In 2023, FC Garhwal won the Delhi Women’s League, a first in the club’s history.
Now, with the IWL qualifications in hand, FC Garhwal faces a new challenge: travel, accommodation, and food for away matches across India. “We’ve shifted to a residential academy between Ambala and Chandigarh with better facilities,” says Menon. “But every match still involves five to six hours of travel, and we don’t have corporate sponsors yet. Most of our support comes through CSR and personal networks.”
Even as they reach the country’s biggest women’s football stage, FC Garhwal’s players stay grounded.
“They’d be happy to share a room with eight others, as long as there’s AC and decent food,” Menon laughs.

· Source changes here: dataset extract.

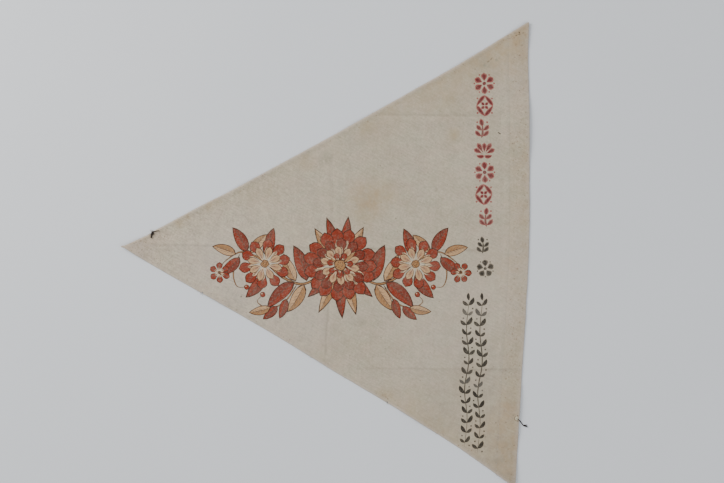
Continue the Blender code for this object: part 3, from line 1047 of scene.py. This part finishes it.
def cloth_mesh():
    """The pennant as one closed sheet: top, underside, the slit of the sleeve, and the rim."""
    points, faces, strokes = cloth_plan()
    slit = {number for number, face in enumerate(faces) if in_sleeve(face, points)}
    slit_points = {corner for number in slit for corner in faces[number]}
    solid_points = {corner for number, face in enumerate(faces) if number not in slit for corner in face}
    closed = slit_points & solid_points
    slit = {number for number in slit if not closed.issuperset(faces[number])}
    shape = bmesh.new()
    pigments = shape.loops.layers.float_color.new("pigment")
    # Age and painted light at each point: browning, mould, dirt with painted shade, and paleness with a
    # painted highlight and painted light.
    age_and_light_layer = shape.verts.layers.float_color.new("age_and_painted_light")
    vertices = {}
    heights = {}

    def levels(corner):
        """The heights of one point of the plan: top, ceiling, middle, floor and underside."""
        if corner not in heights:
            point = points[corner]
            under = lift(point)
            thick = thickness(point)
            heights[corner] = {"top": under + thick, "ceiling": under + (thick + SLEEVE_GAP) / 2,
                               "shut": under + thick / 2, "floor": under + (thick - SLEEVE_GAP) / 2,
                               "under": under + rim_raise(point), "age_and_painted_light": age_and_painted_light(point)}
        return heights[corner]

    def vertex(corner, level):
        """The vertex of a plan point at one level, with the slit shut along its two sides."""
        if corner in closed and level in ("ceiling", "floor"):
            level = "shut"
        if (corner, level) not in vertices:
            made = shape.verts.new((points[corner].x, points[corner].y, levels(corner)[level]))
            made[age_and_light_layer] = levels(corner)["age_and_painted_light"]
            vertices[corner, level] = made
        return vertices[corner, level]

    def add_face(corners, stroke=-1, strength=1):
        """A face with the pigment of a stroke, or with none."""
        _, pigment, covered = STROKES[stroke] if stroke >= 0 else (None, COTTON, 0)
        for loop in shape.faces.new(corners).loops:
            loop[pigments] = (*pigment, covered * strength)

    def cover(face, level, upwards, stroke=-1, strength=1):
        corners = [vertex(corner, level) for corner in face]
        add_face(corners if upwards else corners[::-1], stroke, strength)

    def drop(corner, upper, lower):
        """One corner of the rim, downwards. Where the slit is shut, it has a point between its levels."""
        shut = corner in closed and (upper, lower) == ("top", "under")
        return [vertex(corner, level) for level in ((upper, "shut", lower) if shut else (upper, lower))]

    def wall(first, second, upper, lower):
        add_face(drop(first, upper, lower) + drop(second, upper, lower)[::-1])

    for number, face in enumerate(faces):
        cover(face, "top", True, strokes[number])
        cover(face, "under", False, strokes[number], SHOW_THROUGH)
        if number in slit:
            cover(face, "ceiling", False)
            cover(face, "floor", True)
    sides = {}
    for number, face in enumerate(faces):
        for first, second in zip(face, face[1:] + face[:1]):
            sides[first, second] = number in slit
    single = (("top", "under"),)
    double = (("top", "ceiling"), ("floor", "under"))
    for (first, second), over_slit in sides.items():
        if (second, first) not in sides:
            for upper, lower in double if over_slit else single:
                wall(first, second, upper, lower)
    bmesh.ops.triangulate(shape, faces=[face for face in shape.faces if len(face.verts) > 3])
    bmesh.ops.recalc_face_normals(shape, faces=shape.faces)
    bmesh.ops.translate(shape, verts=shape.verts, vec=-MIDDLE)
    mesh = bpy.data.meshes.new("pennant_cloth")
    shape.to_mesh(mesh)
    shape.free()
    return mesh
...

Their average age is just 17, but many have already represented India internationally. And for those who don’t make it to the national squad, Menon is ensuring pathways into coaching, employment, and long-term dignity.
“Female footballers in India often retire by 24. After that, what? That question needs to be answered too,” he says. Some go into coaching, though it's a struggle—especially in states where paying for training is culturally alien. Others seek stable government jobs or return to education. But all of them, says Menon, leave with what is most important to this story: choice.